Return, exactly as written, every line from the first line of the data below through the line that contains "# the ferrule".

[Rows from a 3D modeling dataset]
------

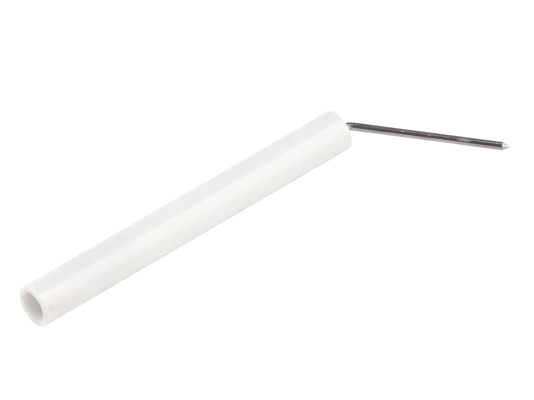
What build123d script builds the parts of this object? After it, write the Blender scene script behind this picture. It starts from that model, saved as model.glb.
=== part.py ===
from build123d import *
from math import asin, cos, radians, sin, sqrt, tan
import os

# Flame sensor probe: a ceramic insulator with a plug socket at one end and a bent sensing rod at the other.
#
# Frame: millimetres, the barrel's axis along X and its middle at the origin. The socket's mouth faces -X and
# the rod leaves the nose at +X. +Z is up when the probe lies on a bench, on its barrel and on its rod's end.
#
# How it is put together: the rod carries a crimped stop ferrule and goes in from the nose until the
# ferrule meets the step of the nose counterbore. On the socket's floor lie a flat washer and a disc
# spring. The collar of the terminal pin, crimped on the rod's rear end, presses the spring and so holds
# the ferrule home. Cement fills the nose counterbore around the ferrule.

# ---- driving dimensions, in mm and degrees
BARREL_DIA = 13.0
BARREL_LENGTH = 117.0
BARREL_EDGE_RADIUS = 0.4  # rounded by the glaze and the firing

SOCKET_DIA = 9.2
SOCKET_DEPTH = 34.0
SOCKET_EDGE_RADIUS = 0.3

ROD_DIA = 2.5
ROD_BORE_DIA = 2.8  # running room, because metal and ceramic expand by different amounts
BEND_ANGLE = 45.0
BEND_RADIUS = 6.0  # to the rod's centre line
NOSE_TO_BEND = 0.6  # straight stretch of rod between the nose face and the bend
CORNER_TO_TIP = 49.6  # from where the two straight centre lines would cross to the point
TIP_ANGLE = 50.0  # included angle of the ground point
TIP_FLAT_DIA = 0.3
ROD_REAR_CHAMFER = 0.3

NOSE_COUNTERBORE_DIA = 5.2
NOSE_COUNTERBORE_DEPTH = 6.0
FERRULE_DIA = 4.6
FERRULE_LENGTH = 3.0
FERRULE_CHAMFER = 0.25
CEMENT_SAG = 0.25  # how far the cement's face lies below the nose face at the wall
CEMENT_CREEP = 0.3  # how far it climbs the rod beyond the nose face

WASHER_DIA = 8.4
WASHER_HOLE_DIA = 2.9
WASHER_THICKNESS = 0.6
SPRING_DIA = 7.6
SPRING_HOLE_DIA = 3.2
SPRING_THICKNESS = 0.35
SPRING_HEIGHT = 0.8  # of the fitted spring, from rim to rim

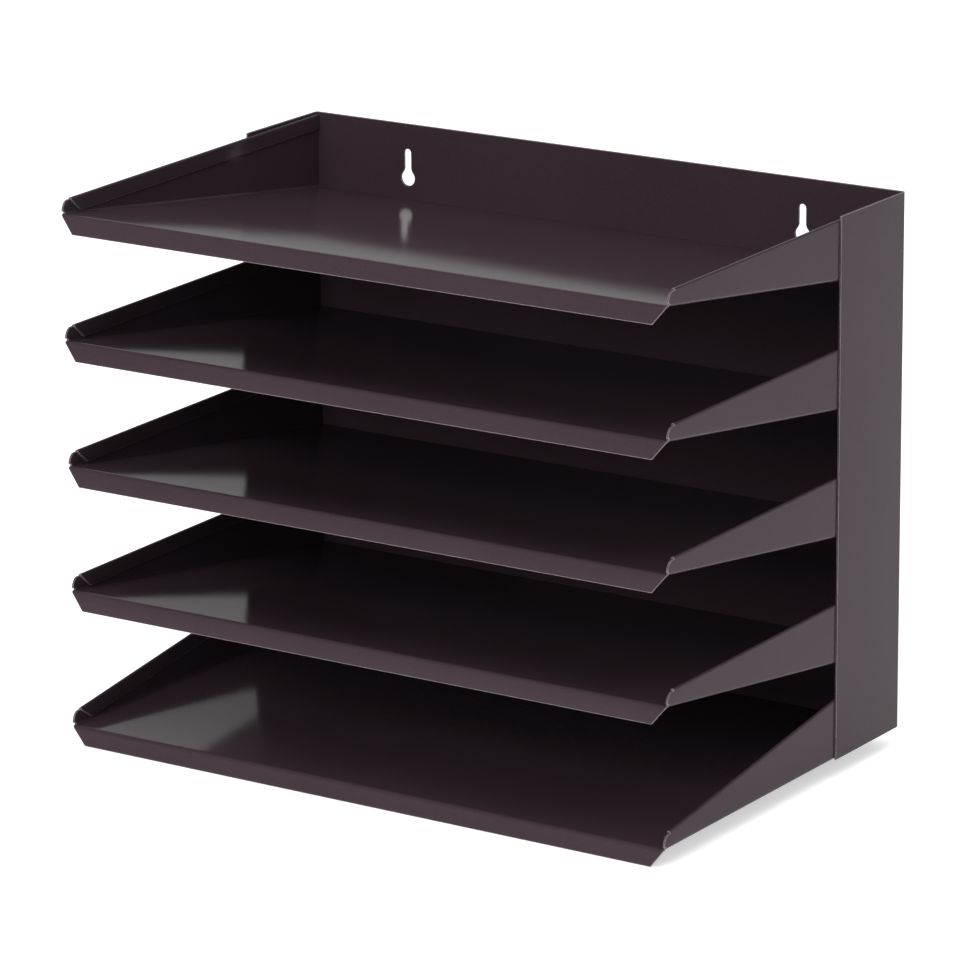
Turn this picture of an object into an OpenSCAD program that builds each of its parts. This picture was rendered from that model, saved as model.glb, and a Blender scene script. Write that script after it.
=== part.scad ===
// Desktop file sorter: a folded steel cabinet that carries five folded steel trays,
// standing on four rubber feet. Millimetres, +X to the right, +Y to the back, +Z up.
// The origin is the middle of the footprint, on the surface that the feet stand on.

/* [Cabinet] */
// Width over the two side flanges
body_w = 381; // [300:1:450]
// Height of the back panel
body_h = 298; // [298:1:340]
// Depth of the side flanges, over the back panel
flange_d = 68; // [40:1:110]
// Thickness of all the sheet steel
sheet_t = 1; // [0.8:0.1:1.2]
// Outside radius of the folds
fold_r = 2; // [1.5:0.1:3]

/* [Trays] */
// Length of a tray's floor, from the back panel to the front bend
tray_d = 240; // [180:1:280]
// Height from one tray to the next
tray_pitch = 69.8; // [60:0.1:72]
// How far the upper trays rise towards the front, in degrees
tray_tilt = 7.6; // [0:0.1:9]
// Height of a tray's side wing at the back panel
wing_rear_h = 42.3; // [30:0.1:46]
// Height of a side wing where its rounded nose starts
wing_nose_h = 8.1; // [6:0.1:14]
// Length of the nose, back from the front bend
nose_l = 4.6; // [4:0.1:12]
// How far the front lip hangs below the floor
lip_drop = 9.7; // [6:0.1:9.8]
// How far each end of the lip is cut back at its bottom edge
lip_mitre = 8.4; // [4:0.1:14]
// Width of the hem folded in along the top of a wing
hem_w = 7.5; // [4:0.1:8]
// Slant of the hem's front end, in degrees from square
hem_cut = 48; // [30:1:55]

/* [Keyholes] */
// Distance between the two keyholes
key_spacing = 255.6; // [150:0.1:300]
// Height of the head hole's centre above the cabinet's bottom edge
key_z = 267; // [200:0.1:275]
// Radius of the head hole
key_head_r = 4.5; // [4:0.1:6]
// Half the width of the neck
key_neck_r = 2.2; // [1.8:0.1:3]
// Height from the head hole's centre to the neck's top end
key_rise = 16.6; // [12:0.1:20]

/* [Feet] */
// Height of a rubber foot
foot_h = 10; // [10:0.1:14]
// Radius of a foot where it is stuck to the tray
foot_r = 8; // [6:0.1:10]
// Distance of a foot's centre from the cabinet's side
foot_inset_x = 42; // [30:1:60]
// Distance of a foot's centre from the front bend, and from the back panel
foot_inset_y = 30; // [15:1:50]

/* [Hidden] */
$fn = 48;
cabinet_colour = [0.31, 0.27, 0.29];
tray_colour = [0.27, 0.23, 0.25];
foot_colour = [0.06, 0.06, 0.06];
eps = 0.01;
back_y = (tray_d + sheet_t) / 2;       // outer face of the back panel
rear_y = back_y - sheet_t;             // inner face of the back panel
wing_x = body_w / 2 - sheet_t;         // outer face of a tray's wing
base_z = foot_h;                       // bottom edge of the cabinet
top_tray_z = body_h - wing_rear_h - 1.7; // back edge of the top tray's floor, above base_z
hem_r = sheet_t;                       // outside radius of the hem's fold
wing_slope = atan((wing_rear_h - wing_nose_h) / (tray_d - nose_l));
edge_l = (tray_d - nose_l) / cos(wing_slope);
overrun = 8;                           // sheet past the back panel, cut off square to it
bend_relief = 0.6;                     // slit between a wing's nose and the lip's bend
nose_steps = 8;

// Quarter of a round fold, in the quadrant of +X and +Y, with its centre at the origin.
module fold_section(outer_r) {
    intersection() {
        difference() {
            circle(r = outer_r);
            circle(r = outer_r - sheet_t);
        }
        square(outer_r + 1);
    }
}

// Outline of a wing: x runs from the back panel to the front, y upwards.
module wing_outline() {
    nose_top = [tray_d - nose_l, wing_nose_h];
    nose_foot = [tray_d - 0.5, fold_r - eps];
    // The nose is a quarter of an ellipse between its foot and its top.
    nose = [for (i = [0 : nose_steps])
        let (a = 90 * i / nose_steps)
        [nose_top[0] + (nose_foot[0] - nose_top[0]) * cos(a),
         nose_foot[1] + (nose_top[1] - nose_foot[1]) * sin(a)]];
    polygon(concat(
        [[-overrun, fold_r - eps]],
        nose,
        [[-overrun, wing_rear_h + overrun * tan(wing_slope)]]));
}

// One side of a tray: the wing, its fold to the floor, and the hem along its top.
// It is the +X side; the other one is its mirror image.
module tray_side() {
    // wing
    translate([wing_x, 0, 0])
        rotate([90, 0, -90])
            linear_extrude(sheet_t)
                wing_outline();
    // fold between the wing and the floor
    translate([wing_x - fold_r, overrun, fold_r])
        rotate([90, 0, 0])
            mirror([0, 1, 0])
                linear_extrude(tray_d + overrun - fold_r)
                    fold_section(fold_r);
    // hem: a round fold along the top of the wing, and the strip pressed flat inside it
    translate([wing_x - hem_r, 0, wing_rear_h])
        rotate([wing_slope, 0, 0])
            hem();
}

// The hem, with its fold's axis along -Y and starting at the back panel.
module hem() {
    hem_l = edge_l - 1.5;
    difference() {
        translate([0, overrun, 0])
            rotate([90, 0, 0])
                linear_extrude(hem_l + overrun) {
                    intersection() {
                        circle(r = hem_r, $fn = 24);
                        translate([-hem_r, -eps])
                            square([2 * hem_r, hem_r + eps]);
                    }
                    translate([-hem_r, -hem_w])
                        square([hem_r + eps, hem_w + eps]);
                }
        // The strip's front end is cut back towards its lower edge.
        translate([-hem_r - 1, -hem_l, 0])
            rotate([hem_cut, 0, 0])
                translate([0, -3 * hem_w, -3 * hem_w])
                    cube([sheet_t + 1, 3 * hem_w, 4 * hem_w]);
    }
}

// The floor and the front lip, with the lip's slanted ends.
module tray_floor() {
    floor_w = 2 * (wing_x - fold_r);
    translate([-floor_w / 2 - eps, -(tray_d - fold_r), 0])
        cube([floor_w + 2 * eps, tray_d - fold_r + overrun, sheet_t]);
    lip_w = 2 * (wing_x - bend_relief);
    lip_foot_w = 2 * (wing_x - lip_mitre);
    intersection() {
        union() {
            translate([-lip_w / 2, -(tray_d - fold_r), sheet_t - fold_r])
                rotate([90, 0, 90])
                    mirror([1, 0, 0])
                        linear_extrude(lip_w)
                            fold_section(fold_r);
            translate([-lip_w / 2, -tray_d, -lip_drop])
                cube([lip_w, sheet_t, lip_drop + sheet_t - fold_r + eps]);
        }
        translate([0, -tray_d - 1, 0])
            rotate([-90, 0, 0])
                linear_extrude(fold_r + 2)
                    polygon([[-lip_w / 2, -sheet_t - eps], [lip_w / 2, -sheet_t - eps],
                             [lip_w / 2, 0], [lip_foot_w / 2, lip_drop],
                             [-lip_foot_w / 2, lip_drop], [-lip_w / 2, 0]]);
    }
}

// A whole tray as one folded sheet, tilted and set in place.
module tray(floor_z, tilt) {
    color(tray_colour)
        intersection() {
            translate([0, rear_y, base_z + floor_z])
                rotate([-tilt, 0, 0])
                    union() {
                        tray_floor();
                        tray_side();
                        mirror([1, 0, 0])
                            tray_side();
                    }
            translate([-body_w, rear_y - 2 * tray_d, -tray_d])
                cube([2 * body_w, 2 * tray_d, body_h + 2 * tray_d]);
        }
}

function tray_z(i) = top_tray_z - (i - 1) * tray_pitch;

module tray_1_top() { tray(tray_z(1), tray_tilt); }
module tray_2() { tray(tray_z(2), tray_tilt); }
module tray_3() { tray(tray_z(3), tray_tilt); }
module tray_4() { tray(tray_z(4), tray_tilt); }
module tray_5_bottom() { tray(0, 0); }

// Outline of a keyhole, with the head hole's centre at the origin.
module keyhole_outline() {
    shoulder = 5.2;
    circle(r = key_head_r);
    translate([0, key_rise - key_neck_r])
        circle(r = key_neck_r);
    translate([-key_neck_r, 0])
        square([2 * key_neck_r, key_rise - key_neck_r]);
    polygon([[-key_head_r, 0], [key_head_r, 0], [key_neck_r, shoulder],
             [-key_neck_r, shoulder]]);
}

// Plan of the cabinet's sheet, seen from above: back panel, two folds and two flanges.
module cabinet_plan() {
    translate([-body_w / 2 + fold_r, -sheet_t])
        square([body_w - 2 * fold_r, sheet_t]);
    for (side = [0, 1])
        mirror([side, 0]) {
            translate([body_w / 2 - fold_r, -fold_r])
                fold_section(fold_r);
            translate([body_w / 2 - sheet_t, -flange_d])
                square([sheet_t, flange_d - fold_r]);
        }
}

// Back panel with its two keyholes, and the two side flanges folded forward.
module cabinet_shell() {
    color(cabinet_colour)
        translate([0, back_y, base_z])
            difference() {
                linear_extrude(body_h)
                    cabinet_plan();
                for (side = [-1, 1])
                    translate([side * key_spacing / 2, 1, key_z])
                        rotate([90, 0, 0])
                            linear_extrude(sheet_t + 2)
                                keyhole_outline();
            }
}

// A moulded rubber foot, stuck under the bottom tray.
module foot(side_x, side_y) {
    foot_y = side_y > 0 ? rear_y - foot_inset_y : rear_y - tray_d + foot_inset_y;
    bevel = 1.2;
    color(foot_colour)
        translate([side_x * (body_w / 2 - foot_inset_x), foot_y, 0])
            rotate_extrude()
                polygon([[0, 0], [foot_r - bevel - 1, 0], [foot_r - 1, bevel],
                         [foot_r, foot_h], [0, foot_h]]);
}

module foot_front_left() { foot(-1, -1); }
module foot_front_right() { foot(1, -1); }
module foot_rear_left() { foot(-1, 1); }
module foot_rear_right() { foot(1, 1); }

cabinet_shell();
tray_1_top();
tray_2();
tray_3();
tray_4();
tray_5_bottom();
foot_front_left();
foot_front_right();
foot_rear_left();
foot_rear_right();
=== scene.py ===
"""Finished look of a powder-coated steel desktop file sorter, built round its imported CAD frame."""

import logging
import math
from dataclasses import dataclass
from enum import Enum
import bmesh
import bpy
from mathutils import Matrix, Vector


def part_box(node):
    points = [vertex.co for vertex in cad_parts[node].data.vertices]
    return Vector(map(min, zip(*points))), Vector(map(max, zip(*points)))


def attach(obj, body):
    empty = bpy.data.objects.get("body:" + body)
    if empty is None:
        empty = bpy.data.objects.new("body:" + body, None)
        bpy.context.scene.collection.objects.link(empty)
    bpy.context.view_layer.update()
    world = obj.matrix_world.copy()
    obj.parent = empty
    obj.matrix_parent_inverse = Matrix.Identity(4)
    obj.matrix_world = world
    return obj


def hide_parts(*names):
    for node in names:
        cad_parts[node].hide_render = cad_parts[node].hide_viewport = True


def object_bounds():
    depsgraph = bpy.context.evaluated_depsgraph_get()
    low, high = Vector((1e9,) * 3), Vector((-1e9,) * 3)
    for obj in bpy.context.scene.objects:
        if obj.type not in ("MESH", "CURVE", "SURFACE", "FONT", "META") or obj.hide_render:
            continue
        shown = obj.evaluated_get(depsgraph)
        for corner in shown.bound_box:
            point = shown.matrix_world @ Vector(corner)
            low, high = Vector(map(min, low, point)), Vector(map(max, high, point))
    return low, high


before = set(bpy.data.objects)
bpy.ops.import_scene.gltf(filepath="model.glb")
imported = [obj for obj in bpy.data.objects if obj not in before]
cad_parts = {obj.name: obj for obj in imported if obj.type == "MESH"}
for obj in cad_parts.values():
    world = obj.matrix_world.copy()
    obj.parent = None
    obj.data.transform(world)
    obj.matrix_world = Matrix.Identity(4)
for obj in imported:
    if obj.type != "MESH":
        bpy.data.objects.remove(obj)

CAD_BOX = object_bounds()
BODY = "root"
MM = 0.001
log = logging.getLogger("file_sorter")


class Slot(Enum):
    """The record's material slots."""

    STEEL = "painted_steel"
    RUBBER = "foot_rubber"


def add_node(tree: bpy.types.NodeTree, kind: str, x: float, y: float, **values: float) -> bpy.types.Node:
    """Adds a shader node and sets its inputs.

    Args:
        tree: The node tree that gets the node.
        kind: The node's type name.
        x: Its place across the editor.
        y: Its place up the editor.
        **values: Input values, by socket name with spaces as underscores.

    Returns:
        The new node.
    """
    node = tree.nodes.new(kind)
    node.location = (x, y)
    for name, value in values.items():
        node.inputs[name.replace("_", " ")].default_value = value
    return node


def new_group(name: str, inputs: dict[str, float], outputs: tuple[str, ...]) -> bpy.types.NodeTree:
    """Starts a shader node group with a Vector input, named float inputs and float outputs.

    Args:
        name: The group's name.
        inputs: Float inputs and their default values.
        outputs: Names of the float outputs.

    Returns:
        The group, with its input and output nodes in place.
    """
    group = bpy.data.node_groups.new(name, "ShaderNodeTree")
    group.interface.new_socket("Vector", in_out="INPUT", socket_type="NodeSocketVector")
    for label, value in inputs.items():
        socket = group.interface.new_socket(label, in_out="INPUT", socket_type="NodeSocketFloat")
        socket.default_value = value
    for label in outputs:
        group.interface.new_socket(label, in_out="OUTPUT", socket_type="NodeSocketFloat")
    group.nodes.new("NodeGroupInput").location = (-900, 0)
    group.nodes.new("NodeGroupOutput").location = (700, 0)
    return group


def group_ends(group: bpy.types.NodeTree) -> tuple[bpy.types.Node, bpy.types.Node]:
    """Returns a group's input node and output node."""
    return group.nodes["Group Input"], group.nodes["Group Output"]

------

◆ **THE RESPONSE**
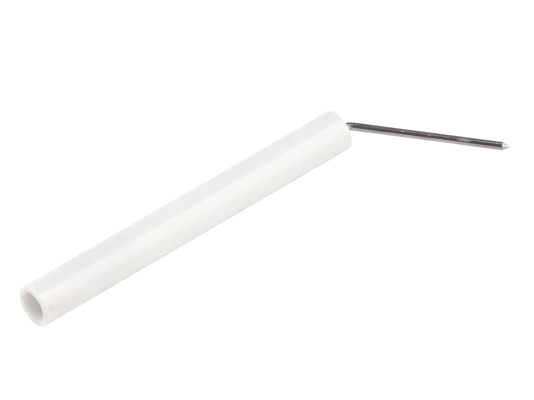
What build123d script builds the parts of this object? After it, write the Blender scene script behind this picture. It starts from that model, saved as model.glb.
=== part.py ===
from build123d import *
from math import asin, cos, radians, sin, sqrt, tan
import os

# Flame sensor probe: a ceramic insulator with a plug socket at one end and a bent sensing rod at the other.
#
# Frame: millimetres, the barrel's axis along X and its middle at the origin. The socket's mouth faces -X and
# the rod leaves the nose at +X. +Z is up when the probe lies on a bench, on its barrel and on its rod's end.
#
# How it is put together: the rod carries a crimped stop ferrule and goes in from the nose until the
# ferrule meets the step of the nose counterbore. On the socket's floor lie a flat washer and a disc
# spring. The collar of the terminal pin, crimped on the rod's rear end, presses the spring and so holds
# the ferrule home. Cement fills the nose counterbore around the ferrule.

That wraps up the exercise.